As Veronika and I got better acquainted, I soon discovered that she was, in fact, Julia’s Veronika from almost 12 years earlier.  And when I shared with Veronika that not only did I know Julia, but I was the person with whom she had been involved for 4-½ years, Veronika was understandably curious for more details.  I shared with her a number of things Julia had said about her,  none of them flattering, among which was Julia’s complete and utter disdain for Veronika.  I expected Veronika to react defensively when I shared this.  Instead, the first words out of Veronika’s mouth were, “I thought we had made peace with that years ago!  Can I have her number?  I want to apologize.”  I remember thinking, “For what?!”  If you didn’t read the article linked above, in a nutshell, Julia’s first husband, Fred, had tried to have an affair on Julia with Veronika.  Surprisingly, when Veronika found out Fred was still married, instead of pursuing a relationship with him, even though she’d grown to care very deeply for Fred, she told him he needed to go back to Julia and work on his marriage.  However, Julia blamed Veronika for Fred’s attempted affair instead of thanking her for being a good person, the type of Christian that Julia professed being, instead of pursuing Fred or a relationship with him.

Of course, a large part of that refusal to thank Veronika for doing the right thing stems from Julia having begun a relationship with another man who, six months later, would become her second husband of just over six years.  But Julia wasn’t happy that Veronika had returned to her the, “…worthless, lazy, porn-addicted husband,” of which Julia had thought she was finally free.  Now, I share all of this to point out the obvious:  narcissists, especially religious narcissists, will invariably, without fail, preach piety and sanctity whilst actively practicing immorality.  Or, to put it another way, narcissists will preach purity with one person whilst burning calories beneath the sheets with someone else…or even several someone else’s.

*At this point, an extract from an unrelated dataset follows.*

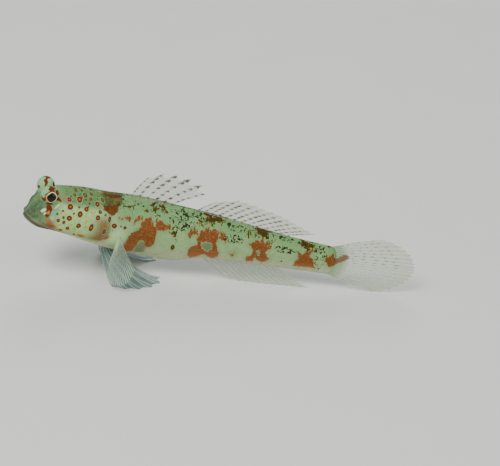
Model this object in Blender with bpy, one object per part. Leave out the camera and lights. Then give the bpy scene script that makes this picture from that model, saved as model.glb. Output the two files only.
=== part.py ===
"""A broad-banded shrimp goby at rest on its fins, at life size, in metres.

The fish lies along X with its snout towards -X. The floor is z = 0, and it stands on the two
pelvic fins, the anal fin and the lower edge of the tail fin. The body is one lofted form, parted
at the gill opening and behind the vent. It is worked out straight, with x from the snout back,
and then bent and pitched by place().
"""

import math

import bmesh
import bpy
import numpy as np

MM = 0.001

# Driving sizes
STANDARD_LENGTH = 74 * MM
GAP = 0.3 * MM
MEMBRANE = 0.5 * MM

# Stance
PITCH = math.radians(6.2)
HEAD_LIFT = math.radians(6.5)
HEAD_TURN = math.radians(20)
HEAD_SPAN = (0.16, 0.50)
TAIL_TURN = math.radians(5)
TAIL_SPAN = (0.66, 1.12)
MIDDLE = 0.5
MIDDLE_PLACE = np.array([-10.92, 0.65, 12.0]) * MM

# Body profile at stations along the standard length, as shares of it: place, height of the back
# above the axis, depth of the belly below it, half width, level of the widest place, squareness.
STATIONS = np.array(
    [
        (0.00, 0.006, 0.044, 0.040, -0.027, 2.1),
        (0.03, 0.050, 0.048, 0.055, -0.020, 2.5),
        (0.07, 0.071, 0.053, 0.067, -0.013, 2.7),
        (0.12, 0.078, 0.060, 0.077, -0.008, 2.55),
        (0.19, 0.082, 0.077, 0.085, -0.004, 2.3),
        (0.26, 0.079, 0.093, 0.084, -0.001, 2.25),
        (0.35, 0.085, 0.102, 0.079, 0.000, 2.15),
        (0.50, 0.083, 0.106, 0.064, 0.000, 2.1),
        (0.60, 0.082, 0.074, 0.052, 0.000, 2.1),
        (0.70, 0.074, 0.068, 0.041, 0.000, 2.05),
        (0.85, 0.061, 0.056, 0.028, 0.000, 2.0),
        (1.00, 0.053, 0.050, 0.014, 0.000, 2.0),
    ]
)
NOSE_ROUND = 0.045
AROUND = 40

# Where the body is parted: the gill opening at the nape, the flank and the throat, and the vent
GILL_NAPE, GILL_FLANK, GILL_THROAT = 0.225, 0.262, 0.190
GILL_FLARE = 0.25 * MM
VENT = 0.60

# Head
MOUND_RADIUS = 2.18 * MM
MOUND_BACK, MOUND_SIDE, MOUND_UP = 3.92 * MM, 2.35 * MM, 4.86 * MM
EYE_RADIUS = 1.75 * MM
EYE_OUT = 0.62 * MM
GAZE = np.array([-0.04, 0.97, 0.18])
MOUTH_START, MOUTH_CORNER = -1.9 * MM, 0.09
MOUTH_SLOPE = 0.25
MOUTH_GROOVE, MOUTH_DEPTH = 0.32 * MM, 0.8 * MM
LIP = 0.50 * MM
NOSTRILS = ((0.016, 52), (0.034, 40))
NOSTRIL_RADIUS = 0.33 * MM

# Skin colours as red, green, blue, with roughness
SKIN = (0.62, 0.68, 0.50, 0.45)
BELLY = (0.66, 0.68, 0.52, 0.45)
CLEAR_FIN = (0.58, 0.66, 0.52, 0.5)
PAIRED_FIN = (0.42, 0.52, 0.45, 0.5)
EYE = (0.10, 0.12, 0.09, 0.15)


def clear_scene():
    for item in list(bpy.data.objects):
        bpy.data.objects.remove(item)


def ease(low, high, value):
    """0 below low, 1 above high, and a smooth rise between."""
    share = np.clip((np.asarray(value, float) - low) / (high - low), 0.0, 1.0)
    return share * share * (3 - 2 * share)


def station(column, s):
    """One column of the body profile at s, on a cubic curve through the stations."""
    places, values = STATIONS[:, 0], STATIONS[:, column]
    slopes = np.gradient(values, places)
    s = np.clip(np.asarray(s, float), 0.0, 1.0)
    i = np.clip(np.searchsorted(places, s, side="right") - 1, 0, len(places) - 2)
    step = places[i + 1] - places[i]
    t = (s - places[i]) / step
    rise = values[i + 1] - values[i]
    cubic = (slopes[i] + slopes[i + 1]) * step - 2 * rise
    square = 3 * rise - (2 * slopes[i] + slopes[i + 1]) * step
    return values[i] + t * (slopes[i] * step + t * (square + t * cubic))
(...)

It was only after I met Veronika and we began comparing notes that I come to better understand just how much of a hypocrite my narcissist is.  And so much more of the confusing and befuddling 4-½ year timeline with Julia made so much more sense.  It made all of those times I saw blatant hypocrisy displayed by Julia, hypocrisy that was a glaring, glowing neon sign screaming, “I AM A NARCISSIST,” to which I, much like you, I would venture to guess,  somehow managed to turn a blind eye and embrace a terrible person just as they were, thus giving an unloveable person unconditional love.

And over the course of the following few months after it ended with my narcissist, as I began healing and the fog on my rose-colored glasses began clearing, I began seeing things so much more clearly.  Only then did I begin to see my self-righteous, Adventist narcissist for who she genuinely is.  Or, as I came to call her, “a Badventist.”  And it was here in my new-found discovery that I came to rebuke the lie of the wonderful, amazing, beautiful soul I loved and, instead, I accepted the reality of the terrible person she is.  “Everyone who hurts us becomes terrible.”  No, beautiful.  They don’t become terrible. We just finally see them for who and what they are.